Among 38 IEA family countries, 17 countries have included concrete actions for energy sector resilience to climate change in their National Adaptation Strategies or Plans. More than a half of IEA family countries have very limited or no information dedicated to climate resilience of electricity systems. Even among the 17 countries with concrete actions for climate resilience in the energy sector, some domains of the electricity systems are missing. Only 16% of IEA family countries have incorporated concrete actions for climate resilience of electricity systems into their national adaptation strategies, covering the entire electricity value chain.

Energy sector and electricity systems' resilience to climate change in IEA countries


Countries that have not yet incorporated climate resilience as a core element of their national strategies and plans to adapt to climate change, need to act immediately. Mainstreaming climate resilience in energy and climate policies can send a strong signal, encouraging the private sector to consider climate resilience of electricity systems and address potential market failures.
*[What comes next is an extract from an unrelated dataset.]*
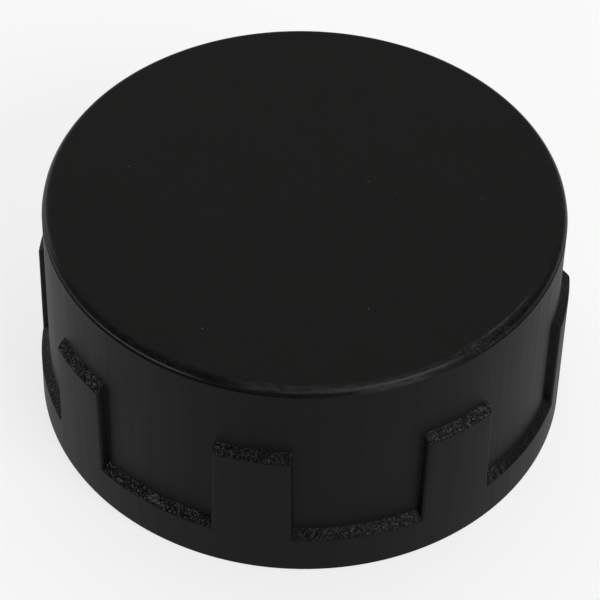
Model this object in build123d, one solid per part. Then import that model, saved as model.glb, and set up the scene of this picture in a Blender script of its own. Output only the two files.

Building a clear assessment framework for climate impacts and resilience is the first step to ensure all stakeholders properly understand projected changes in climate. After establishing a common assessment framework, policymakers need to send appropriate signals to essential service providers. They can encourage utilities to include climate resilience in their construction plans and operational regimes by mainstreaming climate resilience as a core element in their own long-term energy and climate policies. Identification of cost-effective resilience measures and creation of an incentivisation mechanism would also encourage utilities to adopt resilience measures. With supportive policy measures, businesses can implement resilience measures, such as physical system hardening, improvement in system operation, recovery planning, and capacity building.